## begin

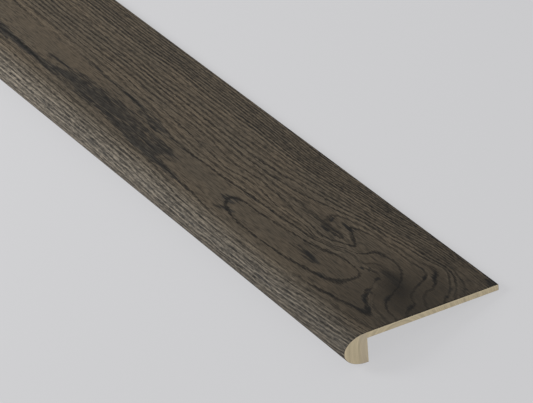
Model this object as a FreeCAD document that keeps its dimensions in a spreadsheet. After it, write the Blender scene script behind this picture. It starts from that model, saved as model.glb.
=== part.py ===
import FreeCAD, Part
import Sketcher
import math
import os

# Overlay stair tread, one piece of wood: a thin flat plate that lies on an old step,
# with a deep bullnose along its front edge that drops down over the old step's nosing.
# Units are millimetres. X runs along the tread, Y from its nose to its back, Z is up.
# The section is drawn as the tread lies on a step, top face level at height 0 and the
# front of the nose at depth 0. At rest on a level floor the tread tips back onto two
# edges, and the placement at the end turns and lifts it so.

SIZES = {
    "tread_length": (1500.0, "along the front edge, end to end"),
    "tread_depth": (300.0, "front of the nose to the back edge"),
    "nose_height": (56.0, "top face to the underside of the nose"),
    "plate_thickness": (11.0, "flat plate behind the nose"),
    "nose_reach": (42.5, "depth of the half-ellipse front of the nose"),
    "nose_flat": (2.5, "flat strip between the half ellipse and the back of the nose"),
    "eased_edge": (0.8, "radius that eases the three long arrises"),
}


def make_sheet(document):
    """Write every size into its own named cell of the sheet."""
    sheet = document.addObject("Spreadsheet::Sheet", "sizes")
    for row, (name, (value, meaning)) in enumerate(SIZES.items(), start=1):
        sheet.set(f"A{row}", name)
        sheet.set(f"B{row}", str(value))
        sheet.set(f"C{row}", meaning)
        sheet.setAlias(f"B{row}", name)
    document.recompute()
    return sheet


def origin_plane(body, role):
    """Return the body's own origin plane that has this role."""
    return next(plane for plane in body.Origin.OriginFeatures if plane.Role == role)


def draw_section(body, sheet):
    """Sketch the tread's section across its length, bound to the sheet."""
    back = sheet.tread_depth
    under = -sheet.plate_thickness
    bottom = -sheet.nose_height
    reach = sheet.nose_reach
    nose_back = reach + sheet.nose_flat
    sketch = body.newObject("Sketcher::SketchObject", "tread_section")
    sketch.AttachmentSupport = [(origin_plane(body, "YZ_Plane"), "")]
    sketch.MapMode = "FlatFace"

    centre = FreeCAD.Vector(reach, bottom / 2, 0)
    half_ellipse = Part.ArcOfEllipse(
        Part.Ellipse(centre, reach, -bottom / 2), math.pi / 2, 3 * math.pi / 2
    )
    corners = [
        FreeCAD.Vector(reach, 0, 0),
        FreeCAD.Vector(back, 0, 0),
        FreeCAD.Vector(back, under, 0),
        FreeCAD.Vector(nose_back, under, 0),
        FreeCAD.Vector(nose_back, bottom, 0),
        FreeCAD.Vector(reach, bottom, 0),
    ]
    nose = sketch.addGeometry(half_ellipse, False)
    lines = [
        sketch.addGeometry(Part.LineSegment(start, end), False)
        for start, end in zip(corners, corners[1:])
    ]
    top_face, back_edge, plate_under, nose_rear, nose_under = lines
    sketch.exposeInternalGeometry(nose)
    long_axis = nose_under + 1
    short_axis = nose_under + 2

    start, end, middle = 1, 2, 3
    origin = -1
    upright = -2
    for first, second in zip(lines, lines[1:]):
        sketch.addConstraint(Sketcher.Constraint("Coincident", first, end, second, start))
    sketch.addConstraint(Sketcher.Constraint("Coincident", nose, start, top_face, start))
    sketch.addConstraint(Sketcher.Constraint("Coincident", nose, end, nose_under, end))
    for level in (top_face, plate_under, nose_under, long_axis):
        sketch.addConstraint(Sketcher.Constraint("Horizontal", level))
    for plumb in (back_edge, nose_rear):
        sketch.addConstraint(Sketcher.Constraint("Vertical", plumb))
    for nose_end in (start, end):
        sketch.addConstraint(Sketcher.Constraint("PointOnObject", nose, nose_end, short_axis))
    sketch.addConstraint(Sketcher.Constraint("PointOnObject", long_axis, end, upright))
    sketch.addConstraint(Sketcher.Constraint("PointOnObject", top_face, start, origin))

    measured = {
        "reach": ("DistanceX", long_axis, end, nose, middle, reach, "nose_reach"),
        "flat": ("DistanceX", nose_under, end, nose_rear, end, nose_back - reach, "nose_flat"),
        "drop": ("DistanceY", nose_rear, end, top_face, start, -bottom, "nose_height"),
        "depth": ("DistanceX", long_axis, end, top_face, end, back, "tread_depth"),
        "plate": ("DistanceY", back_edge, end, back_edge, start, -under, "plate_thickness"),
    }
    for label, (kind, line_a, point_a, line_b, point_b, value, size) in measured.items():
        number = sketch.addConstraint(
            Sketcher.Constraint(kind, line_a, point_a, line_b, point_b, value)
        )
        sketch.renameConstraint(number, label)
        sketch.setExpression(f"Constraints.{label}", f"sizes.{size}")
    return sketch


def make_tread(document, sheet):
    """Carry the section along the tread, ease its long arrises and lay it on the floor."""
    body = document.addObject("PartDesign::Body", "stair_tread")
    sketch = draw_section(body, sheet)
    stock = body.newObject("PartDesign::Pad", "stock")
    stock.Profile = sketch
    stock.SideType = "Symmetric"
    stock.setExpression("Length", "sizes.tread_length")
    document.recompute()

    arrises = [
        FreeCAD.Vector(0, sheet.tread_depth, 0),
        FreeCAD.Vector(0, sheet.tread_depth, -sheet.plate_thickness),
        FreeCAD.Vector(0, sheet.nose_reach + sheet.nose_flat, -sheet.nose_height),
    ]
    eased = body.newObject("PartDesign::Fillet", "eased_arrises")
    eased.Base = (stock, [edge_through(stock.Shape, point) for point in arrises])
    eased.setExpression("Radius", "sizes.eased_edge")
    document.recompute()

    body.Placement = resting_place(sheet)
    return body


def edge_through(shape, point):
    """Name the edge of a shape that passes nearest to a point."""
    target = Part.Vertex(point)
    gaps = [edge.distToShape(target)[0] for edge in shape.Edges]
    return f"Edge{gaps.index(min(gaps)) + 1}"


def resting_place(sheet):
    """Turn and lift the tread as it lies on a floor, with its box centred over the origin.

    It rests on the back arris of the nose and the lower arris of the back edge. Both have
    the same radius, so the slope of the line between them is the angle that it tips back.
    """
    radius = sheet.eased_edge
    half_height = sheet.nose_height / 2
    nose_back = sheet.nose_reach + sheet.nose_flat
    step_drop = sheet.nose_height - sheet.plate_thickness
    tip = math.atan2(step_drop, sheet.tread_depth - nose_back)
    sine = math.sin(tip)
    cosine = math.cos(tip)

    def turned(depth, height):
        """Depth and height of a point of the section after it tips back."""
        return depth * cosine + height * sine, height * cosine - depth * sine

    lowest = turned(nose_back - radius, radius - sheet.nose_height)[1] - radius
    front = turned(sheet.nose_reach, -half_height)[0]
    front -= math.hypot(sheet.nose_reach * cosine, half_height * sine)
    rear = turned(sheet.tread_depth - radius, -radius)[0] + radius
    return FreeCAD.Placement(
        FreeCAD.Vector(0, -(front + rear) / 2, -lowest),
        FreeCAD.Rotation(FreeCAD.Vector(1, 0, 0), -math.degrees(tip)),
    )


def check(document, body):
    """Stop with a plain message if any object failed or the solid isn't whole."""
    for item in document.Objects:
        if "Invalid" in item.State or "Error" in item.State:
            raise SystemExit(f"{item.Name} is {item.State}")
    if body.Shape.isNull() or not body.Shape.isValid() or len(body.Shape.Solids) != 1:
        raise SystemExit(f"{body.Label} is not one whole solid")


document = FreeCAD.newDocument("stair_tread")
sheet = make_sheet(document)
tread = make_tread(document, sheet)
document.recompute()
check(document, tread)
box = tread.Shape.BoundBox
print(f"{tread.Label}: {tread.Shape.Volume / 1e6:.3f} litres")
print(f"box {box.XMin:.2f} {box.YMin:.2f} {box.ZMin:.2f} to {box.XMax:.2f} {box.YMax:.2f} {box.ZMax:.2f}")
os.makedirs("parts", exist_ok=True)
tread.Shape.exportStep(f"parts/{tread.Label}.step")
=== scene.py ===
import math

import bpy
import numpy as np
from mathutils import Matrix, Vector


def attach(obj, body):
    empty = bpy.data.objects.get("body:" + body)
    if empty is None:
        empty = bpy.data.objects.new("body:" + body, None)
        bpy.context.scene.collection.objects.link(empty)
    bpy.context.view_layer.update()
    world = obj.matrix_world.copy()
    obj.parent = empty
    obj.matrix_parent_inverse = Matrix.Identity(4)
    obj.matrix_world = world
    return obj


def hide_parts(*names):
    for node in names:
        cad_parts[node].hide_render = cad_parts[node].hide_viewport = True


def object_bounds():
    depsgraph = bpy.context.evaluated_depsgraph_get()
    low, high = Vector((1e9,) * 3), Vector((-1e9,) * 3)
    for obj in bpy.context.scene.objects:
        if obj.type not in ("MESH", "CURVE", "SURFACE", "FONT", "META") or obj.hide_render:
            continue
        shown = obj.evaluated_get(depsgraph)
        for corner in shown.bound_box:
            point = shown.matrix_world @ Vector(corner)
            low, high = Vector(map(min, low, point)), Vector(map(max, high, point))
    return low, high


# An overlay stair tread in one piece of stained oak, lying unheld on a pale floor.
# Lengths are in metres. The board's own directions are: along, from the near end;
# depth, from the front of the nose to the back; height, up from the top face.
# Girth is measured on the surface from the back edge over the top and round the nose.

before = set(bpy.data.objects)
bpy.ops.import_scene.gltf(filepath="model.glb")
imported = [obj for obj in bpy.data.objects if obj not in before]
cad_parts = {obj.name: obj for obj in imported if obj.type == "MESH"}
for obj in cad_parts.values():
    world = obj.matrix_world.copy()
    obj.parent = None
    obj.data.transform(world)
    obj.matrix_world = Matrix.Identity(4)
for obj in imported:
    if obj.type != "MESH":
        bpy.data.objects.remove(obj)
cad_low, cad_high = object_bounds()

# The section, as the part is made
DEPTH = 0.300
NOSE_HEIGHT = 0.056
PLATE = 0.011
NOSE_REACH = 0.0425
NOSE_BACK = 0.045
EASED = 0.0008
END_EASED = 0.0004
TIP = math.atan2(NOSE_HEIGHT - PLATE, DEPTH - NOSE_BACK)
TOP_GIRTH = DEPTH - NOSE_REACH

# The mesh: fine where the grain swirls, coarse where it is hidden or straight
SWIRL_LENGTH = 0.560
FINE_STEP = 0.0026
LONG_STEP = 0.008
ACROSS_STEP = 0.0020
UNDER_STEP = 0.016
ARRIS_STEPS = 3
SHARP_ANGLE = math.radians(40)

# The camera, measured from the photograph: angles round the board as it lies level
VIEW_TURN = math.radians(61.887)
VIEW_RISE = math.radians(29.094)
VIEW_ROLL = math.radians(4.469)
VIEW_DISTANCE = 6.3781
FRAME_WIDTH = 533
FRAME_HEIGHT = 403
FOCAL_PIXELS = 3943.6
NEAR_CORNER_PIXEL = (343.22, 340.91)
SENSOR_WIDTH = 36.0


def line(start, end, step):
    """Evenly spaced points on a straight run, its end left out."""
    start = np.array(start)
    end = np.array(end)
    count = max(1, round(float(np.linalg.norm(end - start)) / step))
    share = np.arange(count)[:, None] / count
    return start + share * (end - start)


def arc(centre, reach, rise, first, last, count):
    """Points round an ellipse from one angle to another: centre plus reach times the
    cosine in depth and rise times the sine in height, its end left out."""
    angle = np.radians(first + (last - first) * np.arange(count) / count)
    return np.column_stack([centre[0] + reach * np.cos(angle), centre[1] + rise * np.sin(angle)])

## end

Task statement:
Extract from the listing above the lines between the line containing "if body.Shape.isNull() or" and the line containing "for node in", keeping both of those lines. Output nothing else.

Exercise output:
    if body.Shape.isNull() or not body.Shape.isValid() or len(body.Shape.Solids) != 1:
        raise SystemExit(f"{body.Label} is not one whole solid")


document = FreeCAD.newDocument("stair_tread")
sheet = make_sheet(document)
tread = make_tread(document, sheet)
document.recompute()
check(document, tread)
box = tread.Shape.BoundBox
print(f"{tread.Label}: {tread.Shape.Volume / 1e6:.3f} litres")
print(f"box {box.XMin:.2f} {box.YMin:.2f} {box.ZMin:.2f} to {box.XMax:.2f} {box.YMax:.2f} {box.ZMax:.2f}")
os.makedirs("parts", exist_ok=True)
tread.Shape.exportStep(f"parts/{tread.Label}.step")
=== scene.py ===
import math

import bpy
import numpy as np
from mathutils import Matrix, Vector


def attach(obj, body):
    empty = bpy.data.objects.get("body:" + body)
    if empty is None:
        empty = bpy.data.objects.new("body:" + body, None)
        bpy.context.scene.collection.objects.link(empty)
    bpy.context.view_layer.update()
    world = obj.matrix_world.copy()
    obj.parent = empty
    obj.matrix_parent_inverse = Matrix.Identity(4)
    obj.matrix_world = world
    return obj


def hide_parts(*names):
    for node in names:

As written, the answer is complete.